Studio album by Antioch Arrow
- Released: 1993
- Studios: Double Time Studio, Santee, CA
- Genre: Post-hardcore • emo • screamo • hardcore punk
- Length: 13:30
- Label: Gravity
- Producer: Matt Anderson

Antioch Arrow chronology
| Antioch Arrow/Candle (1993) | The Lady Is a Cat (1993) | In Love with Jetts (1994) |

= The Lady Is a Cat =

The Lady Is a Cat is the first album by American band Antioch Arrow, which was released in 1993 through Gravity Records on 12" vinyl.
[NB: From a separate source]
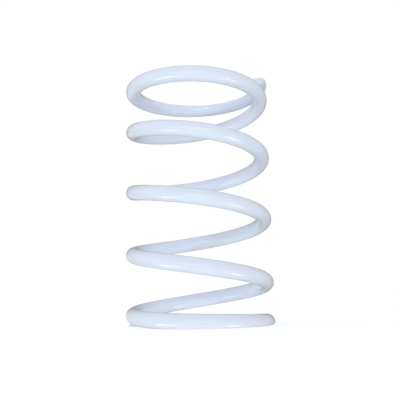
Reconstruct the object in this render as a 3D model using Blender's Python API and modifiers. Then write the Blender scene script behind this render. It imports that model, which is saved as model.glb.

The record was packaged in spray-painted chipboard sleeves, and the cover design was lifted from the poster for the 1955 film The Man with the Golden Arm. Although primarily pressed on black vinyl, rare translucent red copies were also pressed and released secretly. The total number of these copies is unknown.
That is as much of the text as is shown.